I felt anxious for about the first fifteen minutes of class, and for about five minutes during a break, but… I was so excited about making a stupid 3D rectangle. All I could think to myself, THIS IS SO COOL. I WANT TO START BUILDING A GAME, RIGHT. NOW.

And it felt so good. I’m so excited to go back to school; I’m excited to take art, science, psychology, speech, and sociology to get my associates degree – hell, I’m even kinda excited to go back into math. I hate math.

I’m still worried about affording college; that’s not gonna go away anytime soon. I worry about literally everything – but I’m excited, too. I’m pushing forward, and saying “Fuck you, depression, I will not let you keep me down; I cannot let you keep me down.”

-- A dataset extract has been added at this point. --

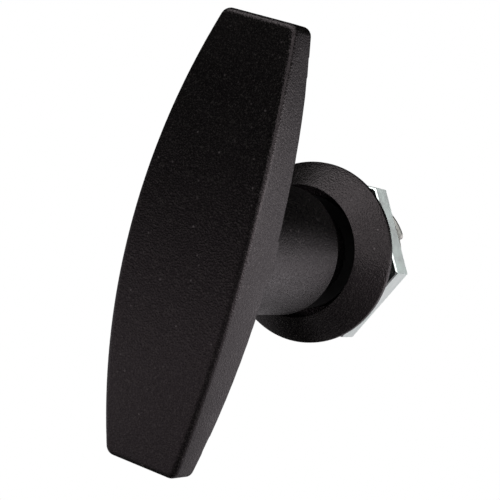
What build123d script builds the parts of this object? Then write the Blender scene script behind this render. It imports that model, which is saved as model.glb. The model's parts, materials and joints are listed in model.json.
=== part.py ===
from build123d import *
from math import atan2, ceil, cos, radians, tan
import os

os.makedirs("parts", exist_ok=True)

# Quarter-turn latch with a T-shaped grip. Lengths are in millimetres, angles in degrees.
# Y is the latch's axis: the user stands at -Y, and y = 0 is the outer face of the panel.
# Z is up and runs along the grip of a closed latch, whose cam points to -X.
# Angles about the axis are counted from +X towards +Z, as the user sees them.

# Counts and turns
hexagon_sides = 6
half_turn = 180.0

# Clearances shared by the fits
running_gap = 0.05
slip_gap = 0.1
stop_gap_angle = 0.5

# Grip, boss and neck, one casting
grip_length = 75.2
grip_middle_width = 22.5
grip_end_width = 13.8
grip_middle_thickness = 9.5
grip_end_thickness = 5.6
grip_standoff = 33.1
grip_corner_radius = 1.7
grip_front_radius = 1.25
grip_back_radius = 0.6
boss_diameter = 22.4
boss_standoff = 11.3
boss_flare_radius = 0.6
boss_edge_radius = 0.2
neck_diameter = 16.0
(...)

Though I will admit that I’m anxious. As an introvert with social anxiety… people are not my strong suit. But that’s another thing for another time. 😉

 

Memories and Wonderings

I’ve thought hard and long about this week’s post. I just wasn’t sure, like usual. But I kept thinking about something; I kept thinking about a person I’ve not seen in about four years. I grew up with this kid and he was one of my best friends before middle school. I wonder periodically what he’s doing with his life, how much he’s changed, if he remembers me at all. Even when we weren’t friends, we were around each other somehow, be it his girlfriends/my friends, classes, or just the fact that Molalla is small. I know I have him on Facebook, but Facebook is a scary place.

I wrote a poem about him. It’s about this one memory my mother never lets me forget. I called it Digging for Moles.

 

Digging in my new jumper,
Shoving my arm down dark holes,
Giggling with my best friend,
Looking for moles.
 
Blonde hair, brown eyes,
Mischievous smiles,
The aide finds us after thinking us lost,
As we look for moles.
 
Campfire, birthday parties, middle school,
Chickens, girlfriends, high school.
He was once my best friend,
And why we dug for moles.
 
I still remember him, my best friend,
He was important and yet we changed.
Even though we drifted apart,
I still remember digging for moles.
 

If you haven’t guess by now what was happening, in elementary school, this person and I would stick our arms down holes, looking for something. One day, the recess aide came looking for us and reported it to my mom, because she thought we had gotten lost somewhere.

Yeah… he just got his own serious poem, and I don’t think he’ll ever know.